Opportunities

Our interaction with undergraduates goes well beyond the classes we teach. We invite you to take advantage of numerous opportunities to interact with our faculty and graduate students and with faculty from other institutions. We value your presence and urge you to take advantage of these opportunities.

Faculty Research Seminar Series

Every Tuesday of the academic year EEB presents a lecture by a researcher in our field. These lectures are usually aimed at a general EEB background and are open to the public. If you have had one or two EEB courses, you should be able to follow the seminar easily. We highly recommend that you attend some of these talks. They will not only let you know what is going on in our area but they also give you a chance to see what kinds of work is being done in other Universities.

Brown Bag Lunch Talks

On Fridays at noon, we have a more informal seminar series -- the Brown bag lunch.
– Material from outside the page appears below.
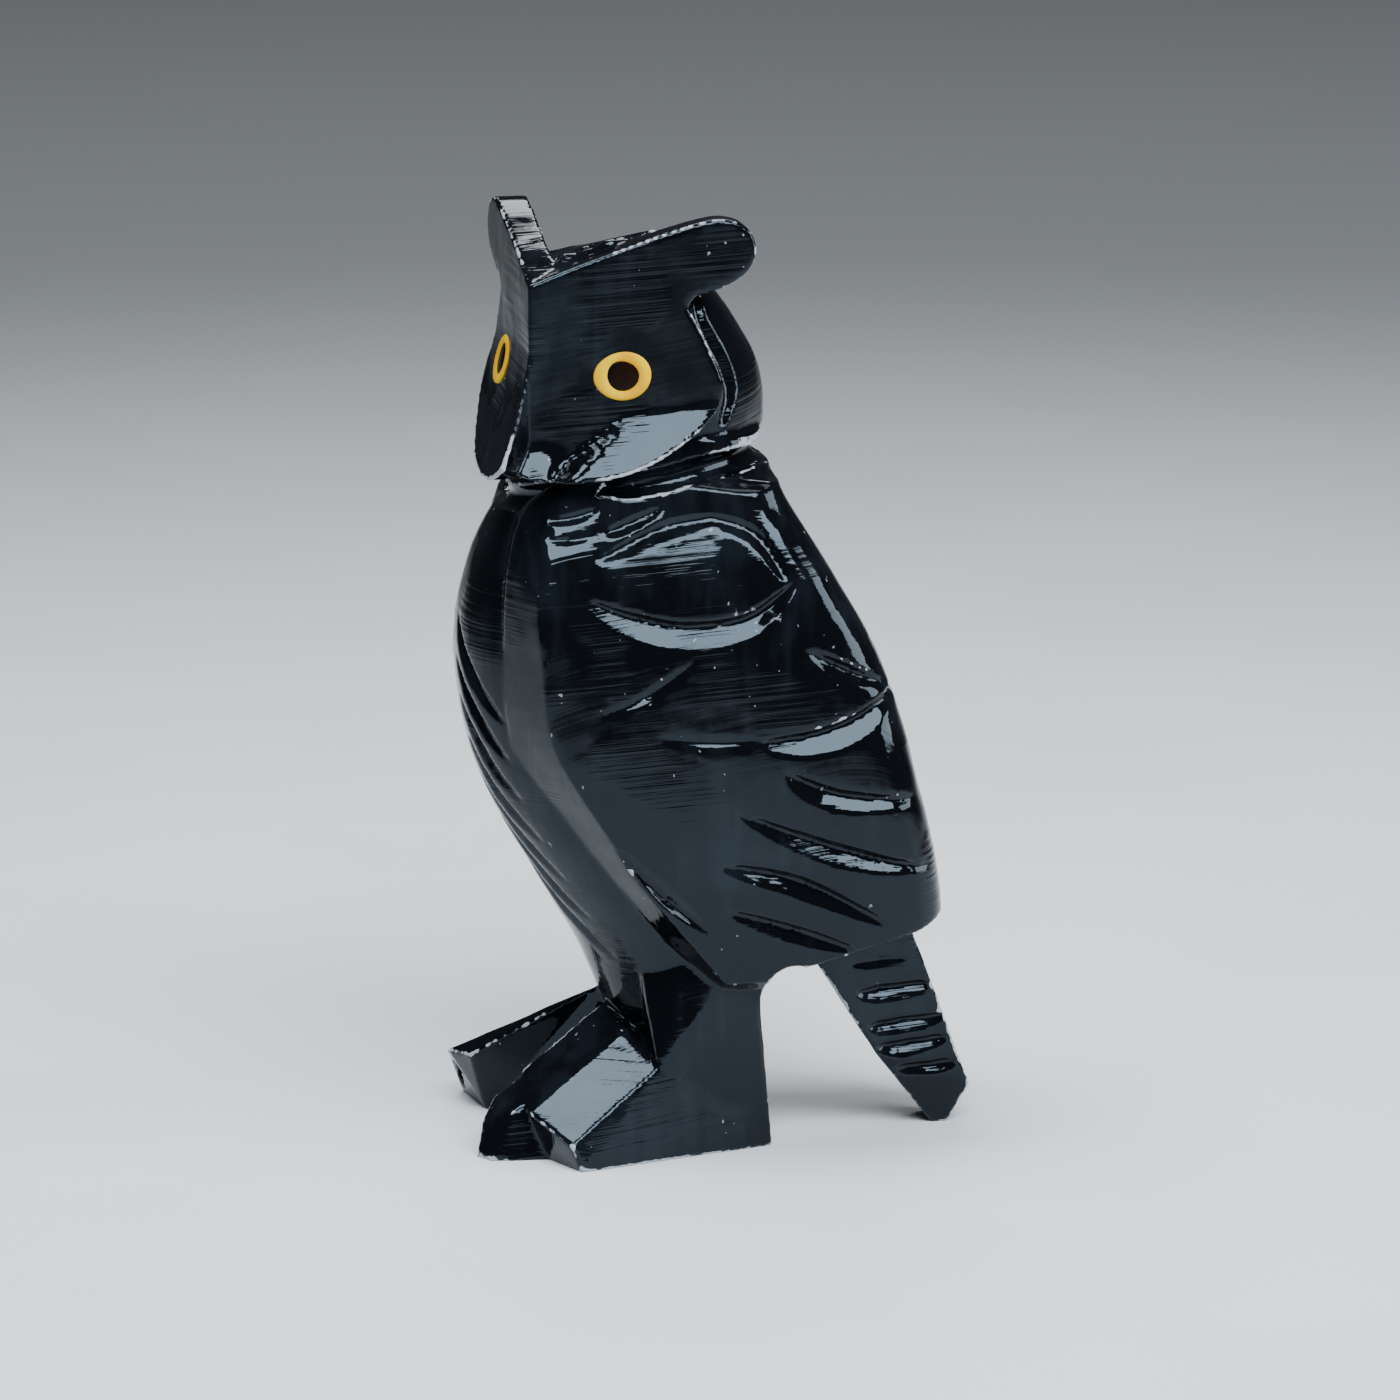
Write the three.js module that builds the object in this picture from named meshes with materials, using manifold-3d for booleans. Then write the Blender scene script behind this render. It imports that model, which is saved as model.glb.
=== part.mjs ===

Here faculty and graduate students in EEB give talks involving their ongoing research projects. Each spring we also set aside several seminars for honors presentations by undergraduates. Brown Bag lunches are a great place to get a sense of research design in progress and to meet the graduate students and faculty and learn of their research.

Research Opportunities

Numerous undergraduates have participated in faculty and graduate student research projects in EEB. These include ones going on in the summer and during the academic year. Gaining research experience can be a valuable part of your education and is often helpful in planning your own independent research projects.

The best way to find out about such opportunities is to talk to the instructors of EEB courses you have taken (are taking). You should also visit the Biology Web Site for undergraduates. There you will find details on a variety of ways to work research into your academic experience.

In addition to working with someone's research group, there are several other ways to gain valuable research experience.

  1. Explore the possibility of enrolling in a Marine or Terrestrial Field Station. These programs offer field oriented courses that usually include research projects. They also are at places where faculty an graduate students are conducting ongoing research. Thus they afford the opportunity to sample a range of kinds of research while gaining valuable background that would allow you to design your own independent project in the future. Although these programs charge admission and room and board, they often do offer scholarship or work-study assistance. The academic credits earned are usually easy to transfer for concentration credit. A good place to start is to check out the following link:
  2. The National Science Foundation provides Research Experience for Undergraduates (REU) grants to a number of colleges and universities each year. Schools that get REU grants are supposed to take half of the students they receive funding for from outside of their own institution. These grants provide a stipend for students working at these schools -- a great way to get support and experience! The place to start in finding out who has the grants and how to apply for positions at those schools is to follow the following link.
  3. Develop your own research study. You can apply to the University's Undergraduate Teaching and Research Assistantships Program (UTRA) for funds to support a research project of your own. This will entail working out a project with a faculty member. See their web page for more details.
  4. Two courses within the biology curriculum also allow you to design and do your own research -- Biomed 195 / 196. Students need to work out a plan well in advance with a faculty sponsor. The best entry into these courses is through 100-level EEB courses. Many of these include exercises in designing research projects. Many EEB students have done 195/196 projects during the summer as well as during the academic year. The best way to initiate the process is to contact a faulty member whose course(s) you have taken. It is really important to initiate that interaction with at least a list of research ideas (specific projects or general areas you are interested in).

    Where do you find things for that list? Look through papers you have read, notes and lectures, journals and textbooks. There you can find things that really appeal to you and get a sense of what might be involved.

Not all students will do experimental lab or field research projects. The Biomed 195/196 courses can also be used for more theoretical or library based explorations. Think of using them as kind of a tutorial in which you explore a more focused topic in depth with a faculty sponsor. Again, the place to begin is with a faculty member you know. Take several ideas with you or at least be ready to articulate the kind of learning experience you want to develop.